E’ come avere un’auto potente (fuor di metafora: la fotografia digitale) e non riuscire ad andare più veloce di una bicicletta. Potremmo fare tutto, ma poi facciamo poco più di quello che già facevano i nostri padri/madri e nonni/e. Quasi che potendolo fare più comodamente e in poco tempo – e senza sporcarci le mani in Camera Oscura – non sentissimo più la necessità di indagare strade diverse. Se non esagerando in modo pacchiano.

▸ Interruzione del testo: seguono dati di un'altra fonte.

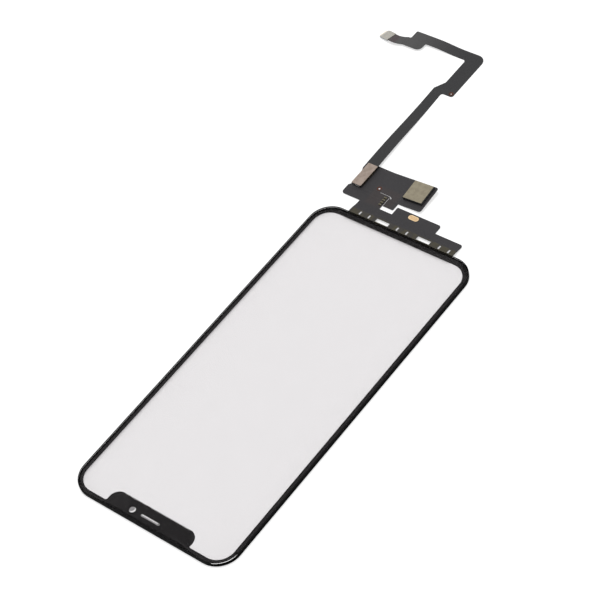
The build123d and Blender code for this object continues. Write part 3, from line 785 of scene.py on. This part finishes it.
@dataclass
class Studio:
    """Plain white floor, even light, a soft lamp overhead and the photograph's camera.

    A wide bright panel beside the camera is seen only in the polished edge of the glass. Places,
    heights and reaches are in millimetres, and turns in degrees.
    """

    floor_height: float = -0.78
    floor_half: float = 3000.0
    floor_tone: float = 0.62
    floor_glow: float = 0.55
    room_light: float = 0.72
    lamp_power: float = 3.2
    lamp_size: float = 200.0
    lamp_place: tuple[float, float, float] = (-120.0, 160.0, 1000.0)
    panel_light: float = 105.0
    panel_turn: float = -40.0
    panel_distance: float = 650.0
    panel_reach: Span = (-700.0, 560.0)
    panel_rise: Span = (60.0, 640.0)
    camera_place: tuple[float, float, float] = (328.96, -259.00, 503.35)
    camera_right: tuple[float, float, float] = (0.778812, 0.599218, -0.185443)
    camera_down: tuple[float, float, float] = (0.368271, -0.676135, -0.638136)
    camera_ahead: tuple[float, float, float] = (-0.507767, 0.428695, -0.747257)
    lens: float = 118.935

    def seen_directly(self, graph: Graph) -> Socket:
        """Give 1 for rays that show a background: from the camera, a mirror or clear glass."""
        path = graph.node("LightPath").outputs
        mirrored = graph.math("MAXIMUM", path["Is Glossy Ray"], path["Is Transmission Ray"])
        return graph.math("MAXIMUM", path["Is Camera Ray"], mirrored)

    def lay_floor(self) -> None:
        """Lay a flat floor, partly lit and partly glowing, so that it is white and keeps a shadow."""
        half = self.floor_half * MM
        square = ((-half, -half), (half, -half), (half, half), (-half, half))
        corners = [(x, y, self.floor_height * MM) for x, y in square]
        mesh = bpy.data.meshes.new("floor")
        mesh.from_pydata(corners, [], [(0, 1, 2, 3)])
        graph = Graph("floor_white")
        lit = graph.node("BsdfDiffuse", Color=(self.floor_tone,) * 3).outputs[0]
        strength = graph.math("MULTIPLY", self.seen_directly(graph), self.floor_glow)
        glow = graph.node("Emission", Color=WHITE, Strength=strength).outputs[0]
        both = graph.node("AddShader")
        graph.feed(both.inputs[0], lit)
        graph.feed(both.inputs[1], glow)
        mesh.materials.append(graph.finish(both.outputs[0]))
        floor = bpy.data.objects.new("floor", mesh)
        bpy.context.scene.collection.objects.link(floor)

    def light_room(self) -> None:
        """Light the room evenly, and show it white wherever a background shows."""
        world = bpy.data.worlds.new("room")
        world.use_nodes = True
        bpy.context.scene.world = world
        tree = world.node_tree
        tree.nodes.clear()
        path = tree.nodes.new("ShaderNodeLightPath").outputs
        seen = path["Is Camera Ray"]
        for name in ("Is Glossy Ray", "Is Transmission Ray"):
            most = tree.nodes.new("ShaderNodeMath")
            most.operation = "MAXIMUM"
            tree.links.new(seen, most.inputs[0])
            tree.links.new(path[name], most.inputs[1])
            seen = most.outputs[0]
        level = tree.nodes.new("ShaderNodeMapRange")
        level.inputs["To Min"].default_value = self.room_light
        level.inputs["To Max"].default_value = 1.0
        tree.links.new(seen, level.inputs["Value"])
        sky = tree.nodes.new("ShaderNodeBackground")
        sky.inputs["Color"].default_value = (1.0, 1.0, 1.0, 1.0)
        tree.links.new(level.outputs["Result"], sky.inputs["Strength"])
        tree.links.new(sky.outputs[0], tree.nodes.new("ShaderNodeOutputWorld").inputs["Surface"])

    def hang_lamp(self) -> None:
        """Hang one soft lamp overhead, facing the object."""
        lamp = bpy.data.lights.new("softbox", "AREA")
        lamp.energy = self.lamp_power
        lamp.shape = "SQUARE"
        lamp.size = self.lamp_size * MM
        holder = bpy.data.objects.new("softbox", lamp)
        where = Vector(self.lamp_place) * MM
        holder.matrix_world = Matrix.LocRotScale(where, (-where).to_track_quat("-Z", "Y"), None)
        bpy.context.scene.collection.objects.link(holder)

    def stand_panel(self, edge: bpy.types.Object) -> None:
        """Stand up a bright panel that shows only as a highlight in the edge of the glass.

        Its corners lie at d (cos a, sin a) + u (-sin a, cos a) in plan, where a is its turn, d its
        distance and u its reach to either side.

        Args:
            edge: The polished edge of the glass, the one piece that mirrors the panel.
        """
        turn = np.radians(self.panel_turn)
        ahead = np.array([np.cos(turn), np.sin(turn)])
        aside = np.array([-np.sin(turn), np.cos(turn)])
        reach = np.repeat(self.panel_reach, 2)
        rise = np.array([*self.panel_rise, *self.panel_rise[::-1]])
        plan = self.panel_distance * ahead + np.outer(reach, aside)
        mesh = bpy.data.meshes.new("edge_panel")
        mesh.from_pydata((np.column_stack([plan, rise]) * MM).tolist(), [], [(0, 1, 2, 3)])
        graph = Graph("edge_panel")
        shine = graph.node("Emission", Color=WHITE, Strength=self.panel_light).outputs[0]
        mesh.materials.append(graph.finish(shine))
        graph.material.cycles.emission_sampling = "NONE"
        panel = bpy.data.objects.new("edge_panel", mesh)
        bpy.context.scene.collection.objects.link(panel)
        panel.visible_camera = panel.visible_diffuse = False
        panel.visible_transmission = panel.visible_shadow = False
        mirrors = bpy.data.collections.new("panel_mirrors")
        mirrors.objects.link(edge)
        panel.light_linking.receiver_collection = mirrors

    def set_camera(self) -> None:
        """Stand the camera where the photograph was taken from, with its lens and its tilt."""
        data = bpy.data.cameras.new("camera")
        data.sensor_width = 36.0
        data.lens = self.lens
        data.clip_start, data.clip_end = 0.05, 20.0
        camera = bpy.data.objects.new("camera", data)
        turn = Matrix((self.camera_right, -Vector(self.camera_down), -Vector(self.camera_ahead))).transposed()
        camera.matrix_world = Matrix.LocRotScale(Vector(self.camera_place) * MM, turn.to_quaternion(), None)
        bpy.context.scene.collection.objects.link(camera)
        bpy.context.scene.camera = camera

    def set_up(self, edge: bpy.types.Object) -> None:
        """Put the whole studio in place, with a panel for the glass edge to mirror."""
        bpy.context.scene.view_settings.view_transform = "Standard"
        self.set_camera()
        self.lay_floor()
        self.light_room()
        self.hang_lamp()
        self.stand_panel(edge)
        log.info("studio is set up")


def main() -> None:
    """Load the model, set the studio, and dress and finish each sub-assembly."""
    logging.basicConfig(level=logging.INFO, format="%(message)s")
    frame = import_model()
    for kind in (FrontGlass, TouchBoard, Ribbon):
        assembly = kind(frame["nodes"], Palette())
        assembly.dress()
        assembly.build()
    Studio().set_up(bpy.data.objects["polished_edge"])
    log.info("boxes written")


if __name__ == "__main__":
    main()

Sta di fatto che se debbo fare una lista delle migliori canzoni Pop e Rock della storia, almeno i due terzi (abbondanti) sono degli anni ’70, molto c’era ancora negli ’80, nei ’90 poca roba (in buona parte grazie al Grunge: dai Nirvana ai Pearl Jam, ma anche i Red Hot Chili Peppers e i Radiohead), poi il buio (anche qui eccezioni ce ne sono: “American Idiot” dei Green Day esce nei primi anni ‘2000, per esempio, ma il gruppo viene dal decennio precedente).

E quando mi chiedono di parlare di fotografi che reputo fondamentali… e niente, son solo nomi del passato, magari ancora in attività, ma che comunque negli anni ’70 avevano raggiunto la maturità e poi hanno continuato a produrre progetti di grande valore. Sarà un caso? O sarò io?

Sinceramente non so rispondere, ma spero di averti almeno dato qualche spunto di riflessione. Dovrai comunque ammettere che – anche se non concordi con le tesi proposte – almeno la colonna sonora di questo post non è niente male!